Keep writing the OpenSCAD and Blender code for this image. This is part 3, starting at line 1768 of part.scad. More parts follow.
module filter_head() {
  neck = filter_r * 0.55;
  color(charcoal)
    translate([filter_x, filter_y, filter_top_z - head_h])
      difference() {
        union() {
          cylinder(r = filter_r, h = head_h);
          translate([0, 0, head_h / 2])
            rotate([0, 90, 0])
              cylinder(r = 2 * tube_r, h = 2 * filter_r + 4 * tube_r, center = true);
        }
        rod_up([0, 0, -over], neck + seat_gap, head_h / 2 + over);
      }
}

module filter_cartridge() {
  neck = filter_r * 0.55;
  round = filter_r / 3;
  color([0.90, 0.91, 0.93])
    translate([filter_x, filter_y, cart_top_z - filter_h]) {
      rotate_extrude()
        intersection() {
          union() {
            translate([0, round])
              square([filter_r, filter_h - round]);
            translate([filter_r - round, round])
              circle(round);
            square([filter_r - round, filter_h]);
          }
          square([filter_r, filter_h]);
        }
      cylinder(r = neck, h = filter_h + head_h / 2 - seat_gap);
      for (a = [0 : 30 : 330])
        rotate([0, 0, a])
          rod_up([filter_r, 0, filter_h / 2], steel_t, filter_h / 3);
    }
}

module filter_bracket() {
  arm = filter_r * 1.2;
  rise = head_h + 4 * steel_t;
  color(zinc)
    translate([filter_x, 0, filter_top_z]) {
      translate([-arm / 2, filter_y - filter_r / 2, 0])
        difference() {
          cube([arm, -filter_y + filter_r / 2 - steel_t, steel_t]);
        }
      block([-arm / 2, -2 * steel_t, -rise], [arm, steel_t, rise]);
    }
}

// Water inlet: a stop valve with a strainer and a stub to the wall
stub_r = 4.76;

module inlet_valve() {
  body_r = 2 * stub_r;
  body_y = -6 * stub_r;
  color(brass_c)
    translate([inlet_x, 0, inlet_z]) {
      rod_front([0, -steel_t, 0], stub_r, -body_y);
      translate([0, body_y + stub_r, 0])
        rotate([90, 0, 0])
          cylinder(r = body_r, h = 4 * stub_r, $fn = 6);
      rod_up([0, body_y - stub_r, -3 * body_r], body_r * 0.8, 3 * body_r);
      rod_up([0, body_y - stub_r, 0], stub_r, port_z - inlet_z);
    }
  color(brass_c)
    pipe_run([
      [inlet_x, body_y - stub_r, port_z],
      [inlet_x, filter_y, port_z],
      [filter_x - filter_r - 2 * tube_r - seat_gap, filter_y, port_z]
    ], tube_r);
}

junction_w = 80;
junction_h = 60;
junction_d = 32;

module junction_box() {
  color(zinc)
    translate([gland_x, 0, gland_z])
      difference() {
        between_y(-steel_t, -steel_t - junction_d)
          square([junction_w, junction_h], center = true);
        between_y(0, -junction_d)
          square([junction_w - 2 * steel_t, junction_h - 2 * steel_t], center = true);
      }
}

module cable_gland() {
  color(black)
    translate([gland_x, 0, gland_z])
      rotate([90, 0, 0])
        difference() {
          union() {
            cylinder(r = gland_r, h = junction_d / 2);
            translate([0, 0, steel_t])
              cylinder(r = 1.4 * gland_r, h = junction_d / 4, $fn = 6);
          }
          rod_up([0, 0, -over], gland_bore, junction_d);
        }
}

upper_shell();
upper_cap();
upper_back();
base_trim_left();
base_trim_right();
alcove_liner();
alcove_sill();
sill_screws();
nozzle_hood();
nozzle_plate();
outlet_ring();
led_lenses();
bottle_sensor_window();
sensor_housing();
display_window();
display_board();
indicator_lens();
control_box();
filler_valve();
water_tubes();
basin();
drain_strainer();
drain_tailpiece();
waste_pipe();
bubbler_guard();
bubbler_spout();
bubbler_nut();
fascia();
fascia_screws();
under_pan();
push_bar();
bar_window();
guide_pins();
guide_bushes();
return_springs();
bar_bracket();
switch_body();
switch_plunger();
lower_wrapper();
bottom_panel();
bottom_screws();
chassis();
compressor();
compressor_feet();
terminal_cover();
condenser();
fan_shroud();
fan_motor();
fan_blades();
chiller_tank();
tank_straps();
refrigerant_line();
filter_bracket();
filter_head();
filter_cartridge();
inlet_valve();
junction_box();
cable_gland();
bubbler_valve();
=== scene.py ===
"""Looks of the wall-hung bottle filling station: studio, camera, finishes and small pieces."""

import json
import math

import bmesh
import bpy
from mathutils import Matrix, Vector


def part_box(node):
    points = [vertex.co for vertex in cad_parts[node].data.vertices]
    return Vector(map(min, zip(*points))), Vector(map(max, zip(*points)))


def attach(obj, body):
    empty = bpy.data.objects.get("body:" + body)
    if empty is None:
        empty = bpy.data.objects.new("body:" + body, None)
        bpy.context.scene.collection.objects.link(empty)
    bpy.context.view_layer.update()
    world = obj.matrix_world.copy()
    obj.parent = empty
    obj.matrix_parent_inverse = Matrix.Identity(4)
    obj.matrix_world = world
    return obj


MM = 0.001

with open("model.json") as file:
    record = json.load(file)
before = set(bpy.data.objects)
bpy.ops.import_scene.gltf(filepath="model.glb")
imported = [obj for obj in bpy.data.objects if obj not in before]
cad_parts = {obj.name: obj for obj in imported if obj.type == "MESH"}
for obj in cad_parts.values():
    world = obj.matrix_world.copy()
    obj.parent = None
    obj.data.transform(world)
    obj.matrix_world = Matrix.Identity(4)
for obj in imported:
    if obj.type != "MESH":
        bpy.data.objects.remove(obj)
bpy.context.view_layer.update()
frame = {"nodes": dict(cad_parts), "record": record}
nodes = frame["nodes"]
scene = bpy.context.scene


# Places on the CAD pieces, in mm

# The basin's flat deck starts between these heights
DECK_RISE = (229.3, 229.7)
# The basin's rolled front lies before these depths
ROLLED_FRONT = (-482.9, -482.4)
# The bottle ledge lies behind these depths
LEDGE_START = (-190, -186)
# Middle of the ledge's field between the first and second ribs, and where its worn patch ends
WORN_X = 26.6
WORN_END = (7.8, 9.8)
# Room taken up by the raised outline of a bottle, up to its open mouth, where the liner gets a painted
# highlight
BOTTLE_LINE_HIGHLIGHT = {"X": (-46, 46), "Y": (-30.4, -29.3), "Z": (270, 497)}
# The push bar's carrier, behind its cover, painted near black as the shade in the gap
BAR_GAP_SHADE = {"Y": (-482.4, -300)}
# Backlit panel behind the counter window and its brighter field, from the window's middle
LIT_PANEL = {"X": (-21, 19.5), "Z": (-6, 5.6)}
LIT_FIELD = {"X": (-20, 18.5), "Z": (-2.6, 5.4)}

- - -

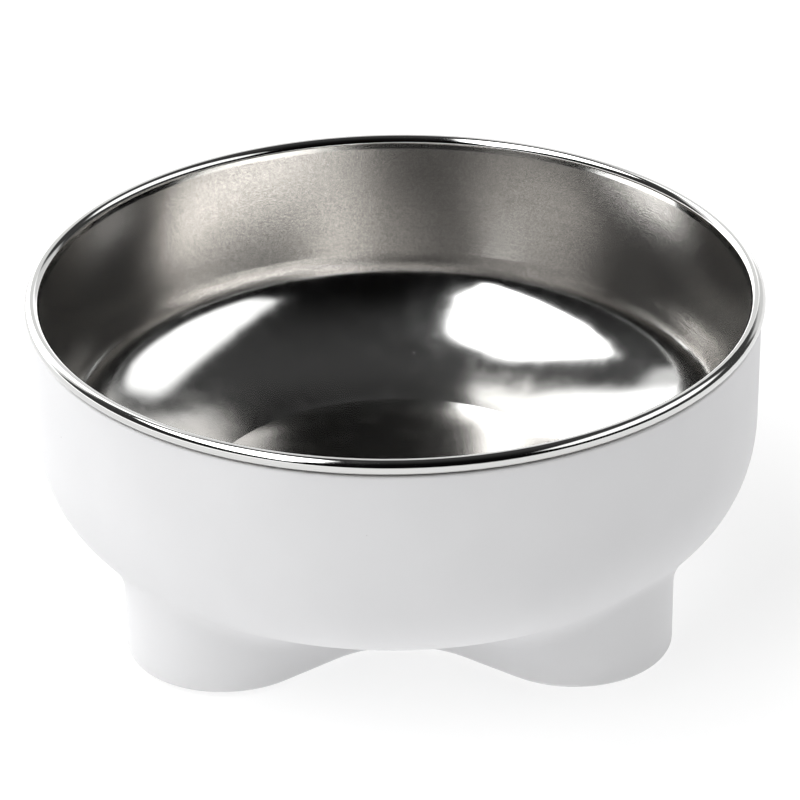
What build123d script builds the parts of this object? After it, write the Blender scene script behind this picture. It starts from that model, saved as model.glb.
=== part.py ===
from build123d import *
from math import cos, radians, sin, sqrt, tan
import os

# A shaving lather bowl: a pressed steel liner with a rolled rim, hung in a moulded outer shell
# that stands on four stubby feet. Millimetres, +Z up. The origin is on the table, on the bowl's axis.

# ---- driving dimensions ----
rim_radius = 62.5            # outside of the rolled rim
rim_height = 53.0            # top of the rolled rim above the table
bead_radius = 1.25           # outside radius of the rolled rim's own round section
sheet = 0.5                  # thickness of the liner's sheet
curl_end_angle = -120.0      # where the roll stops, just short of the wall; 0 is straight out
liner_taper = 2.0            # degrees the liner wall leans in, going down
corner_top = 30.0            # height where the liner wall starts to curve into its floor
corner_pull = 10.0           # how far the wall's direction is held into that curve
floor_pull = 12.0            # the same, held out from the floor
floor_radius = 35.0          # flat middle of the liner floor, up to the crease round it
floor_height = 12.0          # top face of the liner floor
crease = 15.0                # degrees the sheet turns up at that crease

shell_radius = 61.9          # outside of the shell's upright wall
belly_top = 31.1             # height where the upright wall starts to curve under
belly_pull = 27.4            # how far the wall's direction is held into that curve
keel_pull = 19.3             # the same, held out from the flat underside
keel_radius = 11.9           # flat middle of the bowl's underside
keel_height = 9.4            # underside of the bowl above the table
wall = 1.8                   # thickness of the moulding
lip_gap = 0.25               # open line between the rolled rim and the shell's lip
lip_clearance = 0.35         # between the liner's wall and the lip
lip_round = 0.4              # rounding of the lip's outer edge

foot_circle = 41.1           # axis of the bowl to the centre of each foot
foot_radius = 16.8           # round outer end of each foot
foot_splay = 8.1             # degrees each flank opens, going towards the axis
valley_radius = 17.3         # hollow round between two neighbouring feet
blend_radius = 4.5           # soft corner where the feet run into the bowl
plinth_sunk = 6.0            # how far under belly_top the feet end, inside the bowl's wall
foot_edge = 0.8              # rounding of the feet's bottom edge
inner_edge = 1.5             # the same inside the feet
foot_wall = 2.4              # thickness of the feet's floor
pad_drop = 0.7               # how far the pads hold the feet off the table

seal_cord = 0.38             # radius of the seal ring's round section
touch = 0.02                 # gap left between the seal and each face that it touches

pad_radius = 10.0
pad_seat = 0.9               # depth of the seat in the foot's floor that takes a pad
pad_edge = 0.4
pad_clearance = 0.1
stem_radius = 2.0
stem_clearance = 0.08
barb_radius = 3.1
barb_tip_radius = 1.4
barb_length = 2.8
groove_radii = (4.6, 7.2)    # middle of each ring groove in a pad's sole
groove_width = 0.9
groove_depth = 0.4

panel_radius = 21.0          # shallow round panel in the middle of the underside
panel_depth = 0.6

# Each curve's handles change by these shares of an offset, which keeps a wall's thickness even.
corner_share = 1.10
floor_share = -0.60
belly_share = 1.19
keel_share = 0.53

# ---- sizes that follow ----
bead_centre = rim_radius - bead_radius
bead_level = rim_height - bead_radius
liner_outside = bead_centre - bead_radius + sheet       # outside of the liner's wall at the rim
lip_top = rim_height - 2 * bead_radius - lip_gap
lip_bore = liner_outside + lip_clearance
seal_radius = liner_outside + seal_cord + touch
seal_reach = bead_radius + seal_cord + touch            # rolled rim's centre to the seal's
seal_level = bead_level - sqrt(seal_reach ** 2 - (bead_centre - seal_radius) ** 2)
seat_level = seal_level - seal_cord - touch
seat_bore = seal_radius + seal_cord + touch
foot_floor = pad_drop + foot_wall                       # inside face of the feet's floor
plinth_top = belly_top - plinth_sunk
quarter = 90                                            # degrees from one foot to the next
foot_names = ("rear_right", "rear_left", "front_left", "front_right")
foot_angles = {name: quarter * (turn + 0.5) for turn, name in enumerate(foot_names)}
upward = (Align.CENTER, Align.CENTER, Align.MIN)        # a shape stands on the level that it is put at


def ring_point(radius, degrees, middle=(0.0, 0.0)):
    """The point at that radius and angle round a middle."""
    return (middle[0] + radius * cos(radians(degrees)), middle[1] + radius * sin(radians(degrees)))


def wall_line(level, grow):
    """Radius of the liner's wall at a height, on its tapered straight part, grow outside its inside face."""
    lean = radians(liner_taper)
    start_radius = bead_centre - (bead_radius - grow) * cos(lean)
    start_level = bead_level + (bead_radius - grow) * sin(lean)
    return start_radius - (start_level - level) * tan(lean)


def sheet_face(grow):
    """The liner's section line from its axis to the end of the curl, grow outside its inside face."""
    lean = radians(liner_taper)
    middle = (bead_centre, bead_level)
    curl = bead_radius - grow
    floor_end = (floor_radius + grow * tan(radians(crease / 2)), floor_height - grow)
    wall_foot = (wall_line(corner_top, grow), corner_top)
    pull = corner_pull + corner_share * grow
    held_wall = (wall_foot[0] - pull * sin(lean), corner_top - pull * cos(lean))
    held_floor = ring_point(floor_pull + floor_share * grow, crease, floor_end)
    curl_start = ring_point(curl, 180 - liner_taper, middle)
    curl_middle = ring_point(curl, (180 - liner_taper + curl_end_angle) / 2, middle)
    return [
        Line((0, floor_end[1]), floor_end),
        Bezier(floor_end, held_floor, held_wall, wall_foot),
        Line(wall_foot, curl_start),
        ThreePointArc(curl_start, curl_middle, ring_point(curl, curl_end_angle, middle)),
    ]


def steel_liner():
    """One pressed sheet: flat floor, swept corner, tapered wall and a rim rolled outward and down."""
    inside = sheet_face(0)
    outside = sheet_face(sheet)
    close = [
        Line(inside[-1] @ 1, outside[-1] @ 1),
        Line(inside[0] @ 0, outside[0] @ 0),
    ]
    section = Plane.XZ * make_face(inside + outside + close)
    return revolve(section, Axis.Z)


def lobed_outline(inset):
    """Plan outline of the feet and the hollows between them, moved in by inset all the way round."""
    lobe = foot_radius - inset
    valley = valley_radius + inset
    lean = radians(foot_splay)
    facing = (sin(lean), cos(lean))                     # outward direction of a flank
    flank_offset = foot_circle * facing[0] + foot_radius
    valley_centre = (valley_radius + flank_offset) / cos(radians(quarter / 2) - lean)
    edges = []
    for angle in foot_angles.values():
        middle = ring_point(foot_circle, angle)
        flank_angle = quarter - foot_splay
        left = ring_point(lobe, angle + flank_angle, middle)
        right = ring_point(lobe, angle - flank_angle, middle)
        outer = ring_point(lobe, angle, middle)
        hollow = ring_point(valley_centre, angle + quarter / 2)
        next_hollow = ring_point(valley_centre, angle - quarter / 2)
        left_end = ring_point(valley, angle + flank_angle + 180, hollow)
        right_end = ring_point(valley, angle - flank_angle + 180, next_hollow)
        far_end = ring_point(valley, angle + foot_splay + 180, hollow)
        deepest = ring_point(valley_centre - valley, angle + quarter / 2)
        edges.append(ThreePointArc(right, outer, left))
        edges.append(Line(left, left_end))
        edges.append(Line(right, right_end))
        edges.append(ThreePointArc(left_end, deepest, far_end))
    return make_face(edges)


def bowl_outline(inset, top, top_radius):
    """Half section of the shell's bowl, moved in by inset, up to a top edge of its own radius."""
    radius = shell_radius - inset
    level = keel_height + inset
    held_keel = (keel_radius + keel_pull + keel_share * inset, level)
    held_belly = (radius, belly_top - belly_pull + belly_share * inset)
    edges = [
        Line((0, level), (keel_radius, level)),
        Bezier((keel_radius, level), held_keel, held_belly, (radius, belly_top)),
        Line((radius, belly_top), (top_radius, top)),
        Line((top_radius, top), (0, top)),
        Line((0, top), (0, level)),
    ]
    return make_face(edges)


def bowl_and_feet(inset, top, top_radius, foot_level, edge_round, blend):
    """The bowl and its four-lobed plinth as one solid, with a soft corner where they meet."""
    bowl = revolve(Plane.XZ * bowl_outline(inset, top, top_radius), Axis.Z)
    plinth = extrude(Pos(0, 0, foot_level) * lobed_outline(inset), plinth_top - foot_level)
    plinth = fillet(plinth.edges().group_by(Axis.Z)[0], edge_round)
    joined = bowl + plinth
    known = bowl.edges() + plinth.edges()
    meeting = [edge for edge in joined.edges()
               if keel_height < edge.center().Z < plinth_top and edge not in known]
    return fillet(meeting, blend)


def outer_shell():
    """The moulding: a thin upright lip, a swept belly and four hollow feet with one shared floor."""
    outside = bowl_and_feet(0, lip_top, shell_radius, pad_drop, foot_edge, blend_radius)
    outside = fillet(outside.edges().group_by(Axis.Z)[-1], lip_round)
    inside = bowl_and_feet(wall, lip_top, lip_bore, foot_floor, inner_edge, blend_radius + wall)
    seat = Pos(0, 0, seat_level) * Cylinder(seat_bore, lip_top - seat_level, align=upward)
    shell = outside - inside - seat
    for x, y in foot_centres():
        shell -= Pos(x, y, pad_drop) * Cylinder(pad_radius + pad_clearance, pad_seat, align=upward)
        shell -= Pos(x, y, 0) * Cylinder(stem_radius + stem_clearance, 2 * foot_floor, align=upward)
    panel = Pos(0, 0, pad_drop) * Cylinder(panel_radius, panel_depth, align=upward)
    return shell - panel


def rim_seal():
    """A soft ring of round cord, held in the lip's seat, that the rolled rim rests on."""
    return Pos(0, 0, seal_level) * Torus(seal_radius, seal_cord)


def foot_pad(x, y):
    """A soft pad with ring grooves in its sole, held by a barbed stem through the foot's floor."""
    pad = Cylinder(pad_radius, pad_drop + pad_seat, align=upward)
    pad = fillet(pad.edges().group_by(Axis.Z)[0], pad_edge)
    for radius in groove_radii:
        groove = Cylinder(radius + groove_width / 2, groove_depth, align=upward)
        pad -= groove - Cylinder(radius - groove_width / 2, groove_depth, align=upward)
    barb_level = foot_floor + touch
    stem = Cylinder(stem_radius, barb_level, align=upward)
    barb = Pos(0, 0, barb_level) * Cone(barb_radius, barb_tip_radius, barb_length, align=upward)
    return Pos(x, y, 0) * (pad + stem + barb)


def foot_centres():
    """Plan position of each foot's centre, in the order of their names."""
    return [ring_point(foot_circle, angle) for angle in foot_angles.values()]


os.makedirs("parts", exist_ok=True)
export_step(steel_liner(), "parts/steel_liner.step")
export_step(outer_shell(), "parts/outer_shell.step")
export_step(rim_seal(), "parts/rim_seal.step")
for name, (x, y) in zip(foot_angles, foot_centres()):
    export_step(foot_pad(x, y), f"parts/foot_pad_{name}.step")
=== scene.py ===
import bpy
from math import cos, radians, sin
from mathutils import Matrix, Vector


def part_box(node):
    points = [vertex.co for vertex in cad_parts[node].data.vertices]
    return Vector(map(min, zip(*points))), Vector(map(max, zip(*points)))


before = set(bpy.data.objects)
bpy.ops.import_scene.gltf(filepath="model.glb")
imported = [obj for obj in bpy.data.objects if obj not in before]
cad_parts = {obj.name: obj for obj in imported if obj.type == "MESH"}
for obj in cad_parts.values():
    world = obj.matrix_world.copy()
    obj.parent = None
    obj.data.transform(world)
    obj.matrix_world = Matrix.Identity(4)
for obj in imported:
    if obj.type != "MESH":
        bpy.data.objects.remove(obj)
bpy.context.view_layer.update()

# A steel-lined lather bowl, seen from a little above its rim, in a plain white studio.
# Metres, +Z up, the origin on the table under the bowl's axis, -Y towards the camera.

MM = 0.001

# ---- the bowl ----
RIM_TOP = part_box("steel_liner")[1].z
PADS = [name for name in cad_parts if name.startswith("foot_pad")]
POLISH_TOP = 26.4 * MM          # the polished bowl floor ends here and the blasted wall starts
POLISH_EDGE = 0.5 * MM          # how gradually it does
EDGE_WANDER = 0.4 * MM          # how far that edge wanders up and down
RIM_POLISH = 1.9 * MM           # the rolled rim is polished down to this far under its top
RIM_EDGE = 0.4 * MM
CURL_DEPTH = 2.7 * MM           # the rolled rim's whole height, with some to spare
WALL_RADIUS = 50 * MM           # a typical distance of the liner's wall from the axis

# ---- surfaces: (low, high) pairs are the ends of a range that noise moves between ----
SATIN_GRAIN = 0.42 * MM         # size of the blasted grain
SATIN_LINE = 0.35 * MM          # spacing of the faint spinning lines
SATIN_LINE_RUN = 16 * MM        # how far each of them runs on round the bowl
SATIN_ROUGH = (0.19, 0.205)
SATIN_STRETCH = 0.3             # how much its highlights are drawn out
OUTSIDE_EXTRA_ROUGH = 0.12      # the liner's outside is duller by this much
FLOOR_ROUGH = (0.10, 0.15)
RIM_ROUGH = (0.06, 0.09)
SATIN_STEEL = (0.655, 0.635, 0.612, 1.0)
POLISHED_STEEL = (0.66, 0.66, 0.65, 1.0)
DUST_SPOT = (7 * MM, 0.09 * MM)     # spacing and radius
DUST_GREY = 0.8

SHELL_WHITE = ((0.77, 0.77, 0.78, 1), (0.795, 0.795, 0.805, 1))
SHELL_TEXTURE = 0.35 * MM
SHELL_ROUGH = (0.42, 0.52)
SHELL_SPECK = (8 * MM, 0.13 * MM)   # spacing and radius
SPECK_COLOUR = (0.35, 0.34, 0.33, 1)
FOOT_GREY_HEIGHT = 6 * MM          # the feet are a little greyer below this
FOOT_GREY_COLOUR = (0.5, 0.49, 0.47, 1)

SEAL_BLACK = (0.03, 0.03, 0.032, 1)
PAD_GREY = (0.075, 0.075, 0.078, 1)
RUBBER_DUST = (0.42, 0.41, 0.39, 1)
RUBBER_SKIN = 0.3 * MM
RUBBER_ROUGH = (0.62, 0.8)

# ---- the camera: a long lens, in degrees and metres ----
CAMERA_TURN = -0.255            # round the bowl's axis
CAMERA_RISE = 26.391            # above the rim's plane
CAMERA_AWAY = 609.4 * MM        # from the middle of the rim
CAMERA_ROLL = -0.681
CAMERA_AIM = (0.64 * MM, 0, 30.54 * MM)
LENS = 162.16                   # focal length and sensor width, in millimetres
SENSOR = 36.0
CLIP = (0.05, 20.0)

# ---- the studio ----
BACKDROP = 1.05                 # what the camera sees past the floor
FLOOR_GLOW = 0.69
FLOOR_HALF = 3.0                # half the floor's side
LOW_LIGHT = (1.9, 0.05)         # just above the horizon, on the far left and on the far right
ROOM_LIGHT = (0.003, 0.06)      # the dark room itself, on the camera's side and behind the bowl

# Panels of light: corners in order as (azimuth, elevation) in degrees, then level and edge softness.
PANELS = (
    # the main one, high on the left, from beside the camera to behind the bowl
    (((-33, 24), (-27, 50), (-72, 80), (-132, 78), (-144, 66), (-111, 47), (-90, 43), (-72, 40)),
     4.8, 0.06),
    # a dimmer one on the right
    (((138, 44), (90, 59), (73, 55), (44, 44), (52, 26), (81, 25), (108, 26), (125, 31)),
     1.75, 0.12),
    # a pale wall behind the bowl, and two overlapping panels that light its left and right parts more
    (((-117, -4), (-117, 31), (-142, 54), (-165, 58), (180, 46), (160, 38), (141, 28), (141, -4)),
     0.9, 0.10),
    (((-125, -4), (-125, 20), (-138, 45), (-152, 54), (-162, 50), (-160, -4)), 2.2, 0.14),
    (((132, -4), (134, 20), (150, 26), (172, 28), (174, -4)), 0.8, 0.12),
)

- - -

-- Problem to solve --
Only the lines from the one containing "Keep writing the" through the one containing "stub_r = 4.76;" are to be reproduced, exactly as they appear.

-- Answer to this problem --
Keep writing the OpenSCAD and Blender code for this image. This is part 3, starting at line 1768 of part.scad. More parts follow.
module filter_head() {
  neck = filter_r * 0.55;
  color(charcoal)
    translate([filter_x, filter_y, filter_top_z - head_h])
      difference() {
        union() {
          cylinder(r = filter_r, h = head_h);
          translate([0, 0, head_h / 2])
            rotate([0, 90, 0])
              cylinder(r = 2 * tube_r, h = 2 * filter_r + 4 * tube_r, center = true);
        }
        rod_up([0, 0, -over], neck + seat_gap, head_h / 2 + over);
      }
}

module filter_cartridge() {
  neck = filter_r * 0.55;
  round = filter_r / 3;
  color([0.90, 0.91, 0.93])
    translate([filter_x, filter_y, cart_top_z - filter_h]) {
      rotate_extrude()
        intersection() {
          union() {
            translate([0, round])
              square([filter_r, filter_h - round]);
            translate([filter_r - round, round])
              circle(round);
            square([filter_r - round, filter_h]);
          }
          square([filter_r, filter_h]);
        }
      cylinder(r = neck, h = filter_h + head_h / 2 - seat_gap);
      for (a = [0 : 30 : 330])
        rotate([0, 0, a])
          rod_up([filter_r, 0, filter_h / 2], steel_t, filter_h / 3);
    }
}

module filter_bracket() {
  arm = filter_r * 1.2;
  rise = head_h + 4 * steel_t;
  color(zinc)
    translate([filter_x, 0, filter_top_z]) {
      translate([-arm / 2, filter_y - filter_r / 2, 0])
        difference() {
          cube([arm, -filter_y + filter_r / 2 - steel_t, steel_t]);
        }
      block([-arm / 2, -2 * steel_t, -rise], [arm, steel_t, rise]);
    }
}

// Water inlet: a stop valve with a strainer and a stub to the wall
stub_r = 4.76;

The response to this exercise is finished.